Use replication and randomization- There is one thing in common with nearly every on-farm trial and that is variability. It is important to account for variability by utilizing replication and randomization. Examples in Figures 1 and 2 shows how each treatment is duplicated at least three times, and how the treatments are randomized within each replication. This helps account for the variability of fertility, drainage, soil types and other items that can influence results within that treatment. Studies will never be perfect, but proper designs eliminate possible errors that can occur due to variability. In general, the more replications, the better.

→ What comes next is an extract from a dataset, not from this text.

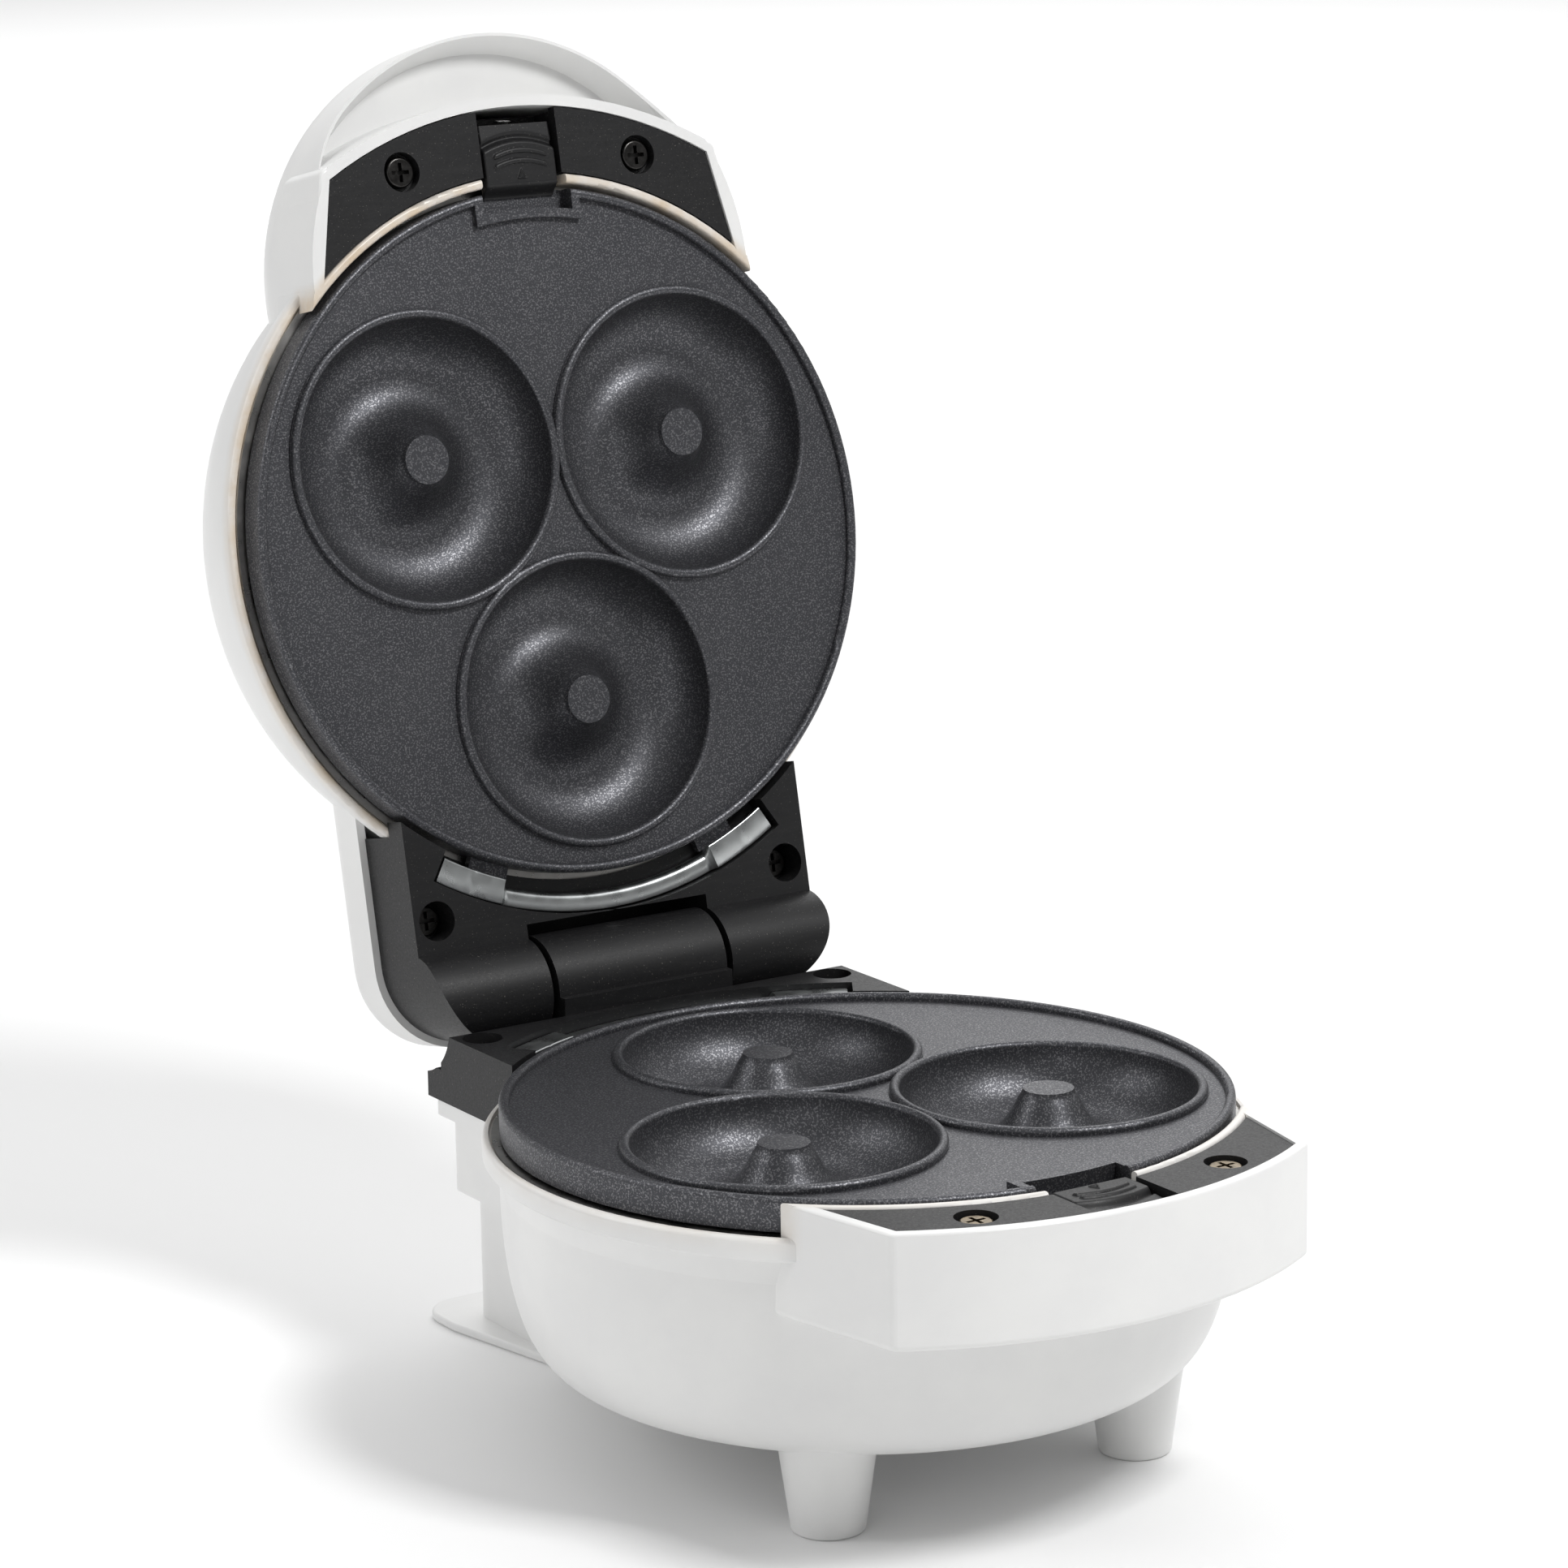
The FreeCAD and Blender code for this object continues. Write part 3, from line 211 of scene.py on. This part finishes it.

Keep other management consistent- When a study is designed to test a particular product or practice, it’s important to keep all other factors between those treatments equal. For example, if you were to plant multiple varieties or hybrids in a field that adds another factor that could affect yield if the goal is to evaluate the efficacy of a fungicide or seed treatment. Testing multiple effects in one trial requires advanced statistical design and analysis.

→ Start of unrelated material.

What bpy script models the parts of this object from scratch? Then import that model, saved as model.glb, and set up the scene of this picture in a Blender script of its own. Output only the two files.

Identify the most representative field on your farm- The most useful data for your farm will be collected on fields that are representative of most of the acres you farm. If you farm 400 acres of upper prairie and timber soils and 50 acres of bottom ground, trials placed in the river bottoms may not be representative of the soils most of your crops are grown on. Additionally identifying a location within a field that does not encompass end rows, timber effects, or drainage issues will give you the most useable data.

At the end of the season, the analysis of the data can be as simple or complex as you make it. Excel has simple platforms to perform easy analyses of data using paired T-Tests to compare treatments. Don’t always stop with yield. Take it a step further depending on what you are testing. Pull an SCN sample, submit a soil health sample and see how your practices are influencing these metrics over time. There is so much that can be evaluated without a tremendous amount of additional work.

Additionally, contact your local extension office to help if needed. If you aren’t already conducting research on your farm, or perhaps want to improve the quality of the data collected, the University of Missouri Strip Trial Program is an excellent resource for farmers in Missouri.

Reach out to me at Missouri Soybeans at any time and I would be happy to help you work through your results or talk through a trial design. On-farm research is a useful tool and high-quality data makes it valuable for future decision-making.